* **What the task requires**
Every line of the data must be copied exactly.
===
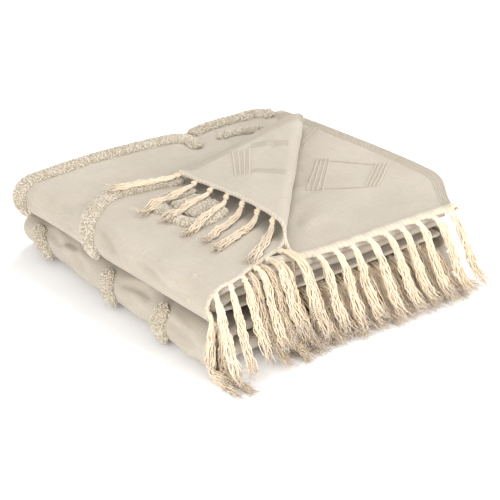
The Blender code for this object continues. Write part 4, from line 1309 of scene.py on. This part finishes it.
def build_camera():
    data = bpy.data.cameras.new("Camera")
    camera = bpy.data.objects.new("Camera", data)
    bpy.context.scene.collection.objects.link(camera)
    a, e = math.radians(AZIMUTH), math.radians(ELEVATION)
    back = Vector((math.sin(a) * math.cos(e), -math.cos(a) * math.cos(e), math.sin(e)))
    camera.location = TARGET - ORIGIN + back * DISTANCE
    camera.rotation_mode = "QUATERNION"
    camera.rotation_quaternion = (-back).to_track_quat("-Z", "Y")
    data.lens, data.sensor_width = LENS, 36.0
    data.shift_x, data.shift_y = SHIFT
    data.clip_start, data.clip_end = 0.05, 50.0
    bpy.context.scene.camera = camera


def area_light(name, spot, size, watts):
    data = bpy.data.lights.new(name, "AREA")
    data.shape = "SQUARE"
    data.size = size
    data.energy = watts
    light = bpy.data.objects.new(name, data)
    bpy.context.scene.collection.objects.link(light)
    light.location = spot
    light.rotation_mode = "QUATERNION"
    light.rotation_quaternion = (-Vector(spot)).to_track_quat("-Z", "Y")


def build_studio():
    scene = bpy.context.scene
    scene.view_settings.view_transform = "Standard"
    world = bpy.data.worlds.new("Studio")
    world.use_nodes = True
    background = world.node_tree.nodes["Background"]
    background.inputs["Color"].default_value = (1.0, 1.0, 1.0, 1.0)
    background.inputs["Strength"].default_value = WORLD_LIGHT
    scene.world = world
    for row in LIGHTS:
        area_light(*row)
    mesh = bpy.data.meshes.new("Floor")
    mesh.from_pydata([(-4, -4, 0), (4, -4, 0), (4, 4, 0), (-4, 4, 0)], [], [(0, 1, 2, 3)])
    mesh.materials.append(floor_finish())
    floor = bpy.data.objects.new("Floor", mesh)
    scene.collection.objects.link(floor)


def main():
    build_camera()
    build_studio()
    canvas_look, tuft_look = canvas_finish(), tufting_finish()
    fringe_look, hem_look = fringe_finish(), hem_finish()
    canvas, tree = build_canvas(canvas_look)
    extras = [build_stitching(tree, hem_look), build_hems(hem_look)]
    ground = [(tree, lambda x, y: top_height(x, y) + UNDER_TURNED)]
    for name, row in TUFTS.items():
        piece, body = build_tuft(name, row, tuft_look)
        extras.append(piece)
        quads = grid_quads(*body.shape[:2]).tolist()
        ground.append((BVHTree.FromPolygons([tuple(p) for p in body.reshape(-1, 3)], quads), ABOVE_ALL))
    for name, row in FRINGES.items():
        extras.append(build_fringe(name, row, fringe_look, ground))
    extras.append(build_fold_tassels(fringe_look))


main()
===
* **Finished task**
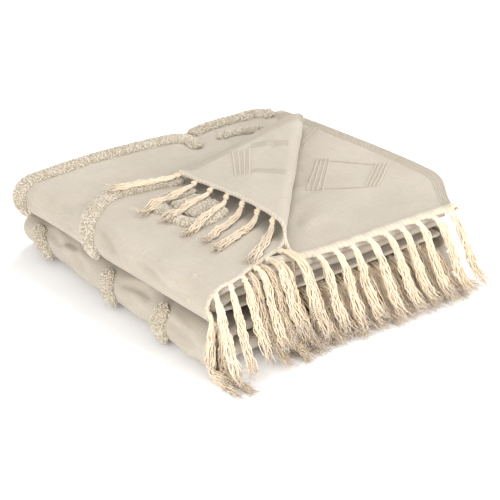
The Blender code for this object continues. Write part 4, from line 1309 of scene.py on. This part finishes it.
def build_camera():
    data = bpy.data.cameras.new("Camera")
    camera = bpy.data.objects.new("Camera", data)
    bpy.context.scene.collection.objects.link(camera)
    a, e = math.radians(AZIMUTH), math.radians(ELEVATION)
    back = Vector((math.sin(a) * math.cos(e), -math.cos(a) * math.cos(e), math.sin(e)))
    camera.location = TARGET - ORIGIN + back * DISTANCE
    camera.rotation_mode = "QUATERNION"
    camera.rotation_quaternion = (-back).to_track_quat("-Z", "Y")
    data.lens, data.sensor_width = LENS, 36.0
    data.shift_x, data.shift_y = SHIFT
    data.clip_start, data.clip_end = 0.05, 50.0
    bpy.context.scene.camera = camera


def area_light(name, spot, size, watts):
    data = bpy.data.lights.new(name, "AREA")
    data.shape = "SQUARE"
    data.size = size
    data.energy = watts
    light = bpy.data.objects.new(name, data)
    bpy.context.scene.collection.objects.link(light)
    light.location = spot
    light.rotation_mode = "QUATERNION"
    light.rotation_quaternion = (-Vector(spot)).to_track_quat("-Z", "Y")


def build_studio():
    scene = bpy.context.scene
    scene.view_settings.view_transform = "Standard"
    world = bpy.data.worlds.new("Studio")
    world.use_nodes = True
    background = world.node_tree.nodes["Background"]
    background.inputs["Color"].default_value = (1.0, 1.0, 1.0, 1.0)
    background.inputs["Strength"].default_value = WORLD_LIGHT
    scene.world = world
    for row in LIGHTS:
        area_light(*row)
    mesh = bpy.data.meshes.new("Floor")
    mesh.from_pydata([(-4, -4, 0), (4, -4, 0), (4, 4, 0), (-4, 4, 0)], [], [(0, 1, 2, 3)])
    mesh.materials.append(floor_finish())
    floor = bpy.data.objects.new("Floor", mesh)
    scene.collection.objects.link(floor)


def main():
    build_camera()
    build_studio()
    canvas_look, tuft_look = canvas_finish(), tufting_finish()
    fringe_look, hem_look = fringe_finish(), hem_finish()
    canvas, tree = build_canvas(canvas_look)
    extras = [build_stitching(tree, hem_look), build_hems(hem_look)]
    ground = [(tree, lambda x, y: top_height(x, y) + UNDER_TURNED)]
    for name, row in TUFTS.items():
        piece, body = build_tuft(name, row, tuft_look)
        extras.append(piece)
        quads = grid_quads(*body.shape[:2]).tolist()
        ground.append((BVHTree.FromPolygons([tuple(p) for p in body.reshape(-1, 3)], quads), ABOVE_ALL))
    for name, row in FRINGES.items():
        extras.append(build_fringe(name, row, fringe_look, ground))
    extras.append(build_fold_tassels(fringe_look))


main()